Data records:
+-------+
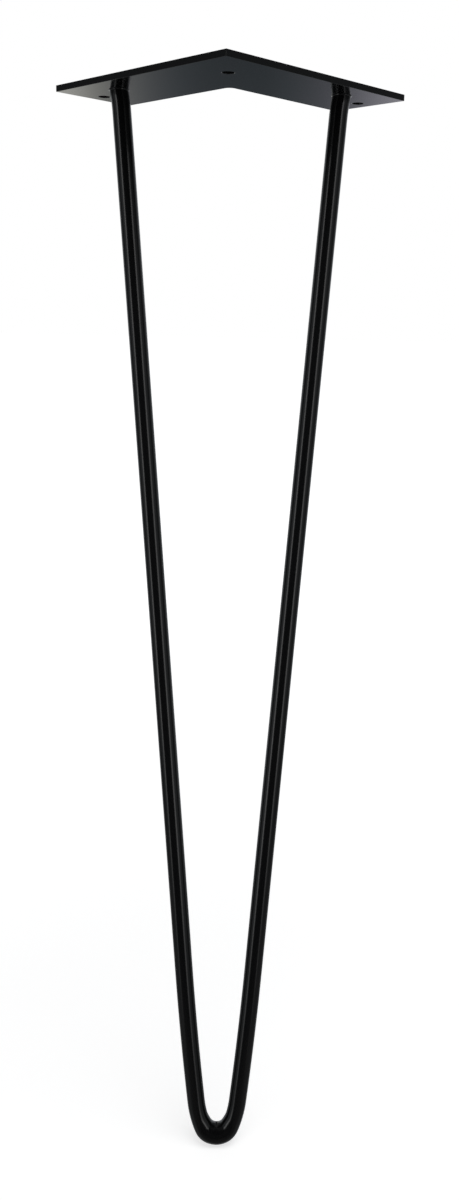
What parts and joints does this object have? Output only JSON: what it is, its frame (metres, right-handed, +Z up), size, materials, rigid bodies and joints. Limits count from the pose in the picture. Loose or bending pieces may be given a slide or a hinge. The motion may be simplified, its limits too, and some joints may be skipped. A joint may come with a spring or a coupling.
{
  "type": "hairpin table leg",
  "caption": "Black steel hairpin table leg: an L-shaped screw plate with a bent round bar welded under it.",
  "frame": {"origin": "centre of the corner screw hole on the plate's upper face, which lies against the table top", "axes": "+Z up into the table top along the leg's height, +Y from the plate's outer corner towards the middle of the table, +X across the hairpin"},
  "size_m": [0.2262, 0.1555, 0.71],
  "materials": {
    "black_paint": "semi-gloss black paint on steel"
  },
  "bodies": {
    "root": {"mounting_plate": "black_paint", "hairpin_rod": "black_paint", "weld_bead_left": "black_paint", "weld_bead_right": "black_paint"}
  },
  "joints": []
}
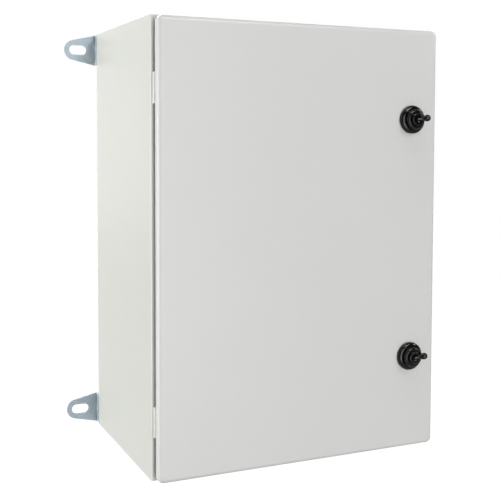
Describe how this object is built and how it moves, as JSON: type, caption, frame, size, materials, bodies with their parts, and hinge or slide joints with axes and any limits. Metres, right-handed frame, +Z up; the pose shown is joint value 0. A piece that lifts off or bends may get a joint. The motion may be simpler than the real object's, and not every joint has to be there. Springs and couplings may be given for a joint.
{
  "type": "steel wall enclosure",
  "caption": "Sheet-steel wall enclosure with a hinged gasketed door, quarter-turn wing latches, mounting plate, gland plate and slotted wall brackets.",
  "frame": {"origin": "centre of the four wall slots, on the wall plane", "axes": "+Z up, +Y into the wall, door faces -Y with its free edge at +X and its hinges at -X"},
  "size_m": [0.426, 0.2805, 0.5],
  "materials": {
    "body_paint": "fine-textured light grey powder coat",
    "door_paint": "fine-textured light grey powder coat",
    "bracket_zinc": "blue-passivated zinc plate",
    "zinc_steel": "bright zinc plate",
    "galvanised_plate": "galvanised sheet",
    "latch_black": "glossy black moulding",
    "door_foam": "foamed polyurethane",
    "seal_rubber": "black rubber sheet"
  },
  "bodies": {
    "body": {"body_wrap": "body_paint", "top_panel": "body_paint", "bottom_panel": "body_paint", "gland_gasket": "seal_rubber", "gland_plate": "body_paint", "gland_studs": "zinc_steel", "gland_nuts": "zinc_steel", "plate_studs": "zinc_steel", "mounting_plate": "galvanised_plate", "plate_nuts": "zinc_steel", "bracket_top_left": "bracket_zinc", "bracket_top_right": "bracket_zinc", "bracket_bottom_left": "bracket_zinc", "bracket_bottom_right": "bracket_zinc", "bracket_screws": "zinc_steel", "bracket_seals": "seal_rubber", "bracket_nuts": "zinc_steel", "body_leaf_top": "body_paint", "body_leaf_bottom": "body_paint", "hinge_pins": "zinc_steel", "body_earth_stud": "zinc_steel", "body_earth_nut": "zinc_steel"},
    "door": {"door_panel": "door_paint", "door_gasket": "door_foam", "door_leaf_top": "body_paint", "door_leaf_bottom": "body_paint", "door_earth_stud": "zinc_steel", "door_earth_nut": "zinc_steel", "lock_housing_top": "latch_black", "lock_housing_bottom": "latch_black", "lock_seals": "seal_rubber", "lock_nuts": "zinc_steel"},
    "latch_top": {"wing_spindle_top": "latch_black", "cam_top": "zinc_steel", "cam_screw_top": "zinc_steel"},
    "latch_bottom": {"wing_spindle_bottom": "latch_black", "cam_bottom": "zinc_steel", "cam_screw_bottom": "zinc_steel"}
  },
  "joints": [
    {"name": "door_hinge", "type": "hinge", "parent": "body", "child": "door", "pos_m": [-0.171, -0.246, 0], "axis": [0, 0, -1], "range_deg": [0, 120]},
    {"name": "latch_top_turn", "type": "hinge", "parent": "door", "child": "latch_top", "pos_m": [0.138, -0.26, 0.143], "axis": [0, 1, 0], "range_deg": [0, 90]},
    {"name": "latch_bottom_turn", "type": "hinge", "parent": "door", "child": "latch_bottom", "pos_m": [0.138, -0.26, -0.138], "axis": [0, 1, 0], "range_deg": [0, 90]}
  ]
}
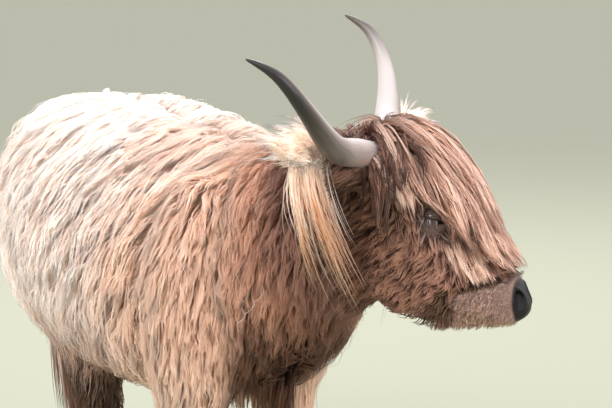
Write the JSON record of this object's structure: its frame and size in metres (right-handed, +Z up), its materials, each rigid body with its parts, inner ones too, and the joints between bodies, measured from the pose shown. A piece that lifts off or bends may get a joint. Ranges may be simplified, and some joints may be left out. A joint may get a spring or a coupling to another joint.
{
  "type": "highland cow model",
  "caption": "Still, life-size highland cow standing square on flat hooves, head low and turned to its left, with long shaggy coat, upswept horns and a forelock over the brow.",
  "frame": {"origin": "on the floor under the middle of the animal's bounding box", "axes": "+X towards the chest, +Y to the animal's left, +Z up"},
  "size_m": [1.9406, 0.6689, 1.3511],
  "materials": {
    "coat_pale": "long shaggy cream coat",
    "coat_tan": "shaggy tan-brown coat",
    "coat_brown": "brown coat of the face",
    "coat_dark": "dark brown hair of legs and tail switch",
    "nose_skin": "moist black muzzle skin",
    "udder_skin": "soft pink skin with short hair",
    "horn": "keratin, pale with dark tips, satin",
    "hoof": "dark keratin, satin",
    "eye": "wet dark brown"
  },
  "bodies": {
    "root": {"eye_right": "eye", "horn_right": "horn", "ear_right": "coat_brown", "ear_fringe_right": "coat_tan", "eye_left": "eye", "horn_left": "horn", "ear_left": "coat_brown", "ear_fringe_left": "coat_tan", "lower_jaw": "coat_brown", "muzzle": "nose_skin", "head": "coat_brown", "forelock": "coat_brown", "trunk": "coat_pale", "neck": "coat_tan", "foreleg_right_shoulder": "coat_tan", "foreleg_right_cannon": "coat_dark", "foreleg_right_claw_right": "hoof", "foreleg_right_dewclaw_right": "hoof", "foreleg_right_claw_left": "hoof", "foreleg_right_dewclaw_left": "hoof", "foreleg_left_shoulder": "coat_tan", "foreleg_left_cannon": "coat_dark", "foreleg_left_claw_right": "hoof", "foreleg_left_dewclaw_right": "hoof", "foreleg_left_claw_left": "hoof", "foreleg_left_dewclaw_left": "hoof", "hindleg_right_thigh": "coat_pale", "hindleg_right_cannon": "coat_dark", "hindleg_right_claw_right": "hoof", "hindleg_right_dewclaw_right": "hoof", "hindleg_right_claw_left": "hoof", "hindleg_right_dewclaw_left": "hoof", "hindleg_left_thigh": "coat_pale", "hindleg_left_cannon": "coat_dark", "hindleg_left_claw_right": "hoof", "hindleg_left_dewclaw_right": "hoof", "hindleg_left_claw_left": "hoof", "hindleg_left_dewclaw_left": "hoof", "udder": "udder_skin", "tail_dock": "coat_pale", "tail_switch": "coat_dark"}
  },
  "joints": []
}
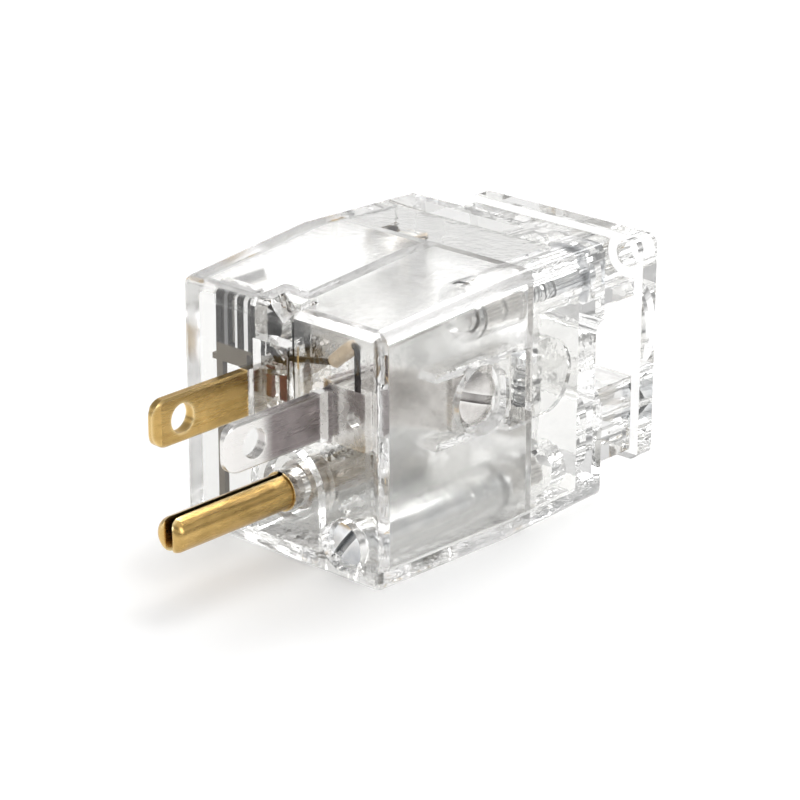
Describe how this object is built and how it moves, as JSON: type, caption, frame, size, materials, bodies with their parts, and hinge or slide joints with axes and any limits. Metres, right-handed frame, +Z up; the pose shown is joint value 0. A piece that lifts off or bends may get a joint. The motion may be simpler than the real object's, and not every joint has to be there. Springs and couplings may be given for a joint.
{
  "type": "fused plug",
  "caption": "Clear wireable mains plug with flat blades, a folded ground pin, a cartridge fuse in spring clips and screw terminals seen through its housing.",
  "frame": {"origin": "on the ground pin's axis, where the pin leaves the mating face", "axes": "+X to the right as the blades are looked at, +Y back along the plug to the cord entry, +Z up from the ground pin to the blades"},
  "size_m": [0.0368, 0.0769, 0.0362],
  "materials": {
    "clear_plastic": "clear, moulded and glossy",
    "brass": "stamped, with a light tarnish",
    "nickel_plate": "satin nickel plating",
    "dark_bronze": "darkened spring bronze",
    "zinc_steel": "bright zinc plating",
    "lamp_glass": "clear thin glass",
    "electrode_red": "dark red oxide coat",
    "lead_wire": "tinned wire",
    "resistor_body": "tan lacquer",
    "fuse_glass": "clear glass tube",
    "fuse_cap": "nickel-plated cap"
  },
  "bodies": {
    "root": {"front_housing": "clear_plastic", "rear_housing": "clear_plastic", "hot_blade": "brass", "neutral_blade": "nickel_plate", "ground_pin": "brass", "front_fuse_clip": "dark_bronze", "rear_fuse_clip": "dark_bronze", "hot_terminal": "brass", "neutral_terminal": "nickel_plate", "ground_terminal": "nickel_plate", "hot_terminal_screw": "brass", "neutral_terminal_screw": "nickel_plate", "ground_terminal_screw": "zinc_steel", "front_case_screw": "zinc_steel", "upper_case_screw": "zinc_steel", "lower_case_screw": "zinc_steel", "lamp_bulb": "lamp_glass", "lamp_stem": "lamp_glass", "hot_electrode": "electrode_red", "neutral_electrode": "electrode_red", "hot_lamp_lead": "dark_bronze", "neutral_lamp_lead": "dark_bronze", "lamp_resistor": "resistor_body", "lower_cord_saddle": "clear_plastic", "upper_cord_saddle": "clear_plastic", "fuse_glass": "fuse_glass", "fuse_front_cap": "fuse_cap", "fuse_rear_cap": "fuse_cap", "fuse_wire": "lead_wire", "hot_wire_plate": "nickel_plate", "neutral_wire_plate": "nickel_plate", "ground_wire_plate": "zinc_steel", "left_saddle_screw": "zinc_steel", "left_saddle_insert": "nickel_plate", "right_saddle_screw": "zinc_steel", "right_saddle_insert": "nickel_plate", "front_screw_insert": "nickel_plate", "upper_screw_insert": "nickel_plate", "lower_screw_insert": "nickel_plate", "neutral_rivet": "nickel_plate", "hot_rivet": "brass", "clip_rivet": "brass", "ground_rivet": "brass"}
  },
  "joints": []
}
+-------+
* Requirements
From the entries above, copy each line holding "type".

* Exercise response
  "type": "hairpin table leg",
Describe how this object is built and how it moves, as JSON: type, caption, frame, size, materials, bodies with their parts, and hinge or slide joints with axes and any limits. Metres, right-handed frame, +Z up; the pose shown is joint value 0. A piece that lifts off or bends may get a joint. The motion may be simpler than the real object's, and not every joint has to be there. Springs and couplings may be given for a joint.
  "type": "steel wall enclosure",
    {"name": "door_hinge", "type": "hinge", "parent": "body", "child": "door", "pos_m": [-0.171, -0.246, 0], "axis": [0, 0, -1], "range_deg": [0, 120]},
    {"name": "latch_top_turn", "type": "hinge", "parent": "door", "child": "latch_top", "pos_m": [0.138, -0.26, 0.143], "axis": [0, 1, 0], "range_deg": [0, 90]},
    {"name": "latch_bottom_turn", "type": "hinge", "parent": "door", "child": "latch_bottom", "pos_m": [0.138, -0.26, -0.138], "axis": [0, 1, 0], "range_deg": [0, 90]}
  "type": "highland cow model",
Describe how this object is built and how it moves, as JSON: type, caption, frame, size, materials, bodies with their parts, and hinge or slide joints with axes and any limits. Metres, right-handed frame, +Z up; the pose shown is joint value 0. A piece that lifts off or bends may get a joint. The motion may be simpler than the real object's, and not every joint has to be there. Springs and couplings may be given for a joint.
  "type": "fused plug",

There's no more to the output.